Under Pennsylvania’s “power-switch” program, residents and businesses can switch to a supplier of 100 percent renewable-powered electricity. As of July 2017, 34 percent of residential customers in PECO’s territory (which includes Philadelphia) had switched to a renewable electricity supplier.
The Philadelphia Energy Authority runs a city-wide program, known as “Solarize Philly,” that offers free solar assessments and discounted pricing for homeowners who install rooftop solar panels; the more customers who sign contracts, the deeper the discounts. To date over 3,500 households have signed up, and over 200 contracts have been completed for the work. The City is studying opportunities for further solar projects on municipal rooftops and city-owned lands as well.

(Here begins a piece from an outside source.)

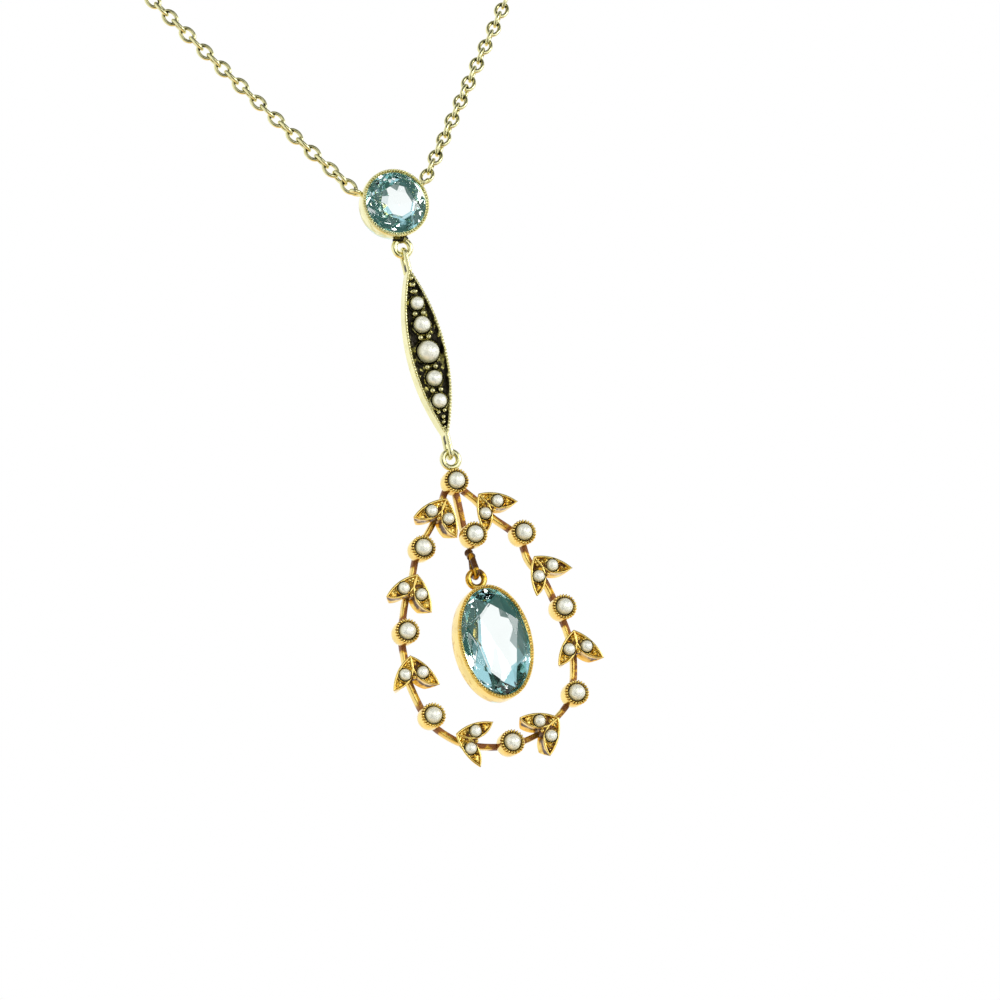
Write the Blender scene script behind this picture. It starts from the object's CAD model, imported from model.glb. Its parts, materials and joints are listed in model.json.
"""Looks of the lavaliere necklace: links, milled settings, carved bar, leaf wreath, pearls and cut stones."""

import json
import math

import bpy
import numpy as np
from bpy.props import FloatProperty, FloatVectorProperty, IntProperty, PointerProperty
from mathutils import Matrix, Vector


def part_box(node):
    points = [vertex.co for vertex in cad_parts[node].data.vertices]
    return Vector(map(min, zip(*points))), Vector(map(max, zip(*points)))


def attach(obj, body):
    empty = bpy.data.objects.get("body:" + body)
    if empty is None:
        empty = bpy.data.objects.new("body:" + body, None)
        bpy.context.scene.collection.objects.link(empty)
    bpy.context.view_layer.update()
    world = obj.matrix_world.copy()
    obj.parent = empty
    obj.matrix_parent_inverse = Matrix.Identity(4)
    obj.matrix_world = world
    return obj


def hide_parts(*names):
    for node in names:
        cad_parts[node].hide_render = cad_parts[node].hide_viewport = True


bl_info = {
    "name": "Lavaliere necklace",
    "version": (1, 0, 0),
    "blender": (4, 5, 0),
    "location": "View3D > Sidebar > Lavaliere",
    "description": "Builds the looks of a hanging pearl and aquamarine necklace round its packed frame",
    "category": "Object",
}

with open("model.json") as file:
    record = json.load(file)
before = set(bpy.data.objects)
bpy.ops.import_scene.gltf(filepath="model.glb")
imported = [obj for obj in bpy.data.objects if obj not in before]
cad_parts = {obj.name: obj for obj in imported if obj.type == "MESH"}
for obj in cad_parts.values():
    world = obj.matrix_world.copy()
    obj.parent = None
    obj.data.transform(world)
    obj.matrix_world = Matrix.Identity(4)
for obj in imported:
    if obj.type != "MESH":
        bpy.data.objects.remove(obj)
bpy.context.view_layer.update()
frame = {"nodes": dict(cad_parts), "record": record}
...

Despite all these initiatives, scientists say global warming is occurring faster than previously forecasted with global climate change is running at a rapid pace.
A scientific study, released last November by the United Nations Intergovernmental Panel on Climate Change, reported that global carbon emissions increased by almost 3 percent last year. The study concluded that if emissions continue to rise at this rate the world is likely to see the onset of a global environmental crisis as early as 2030.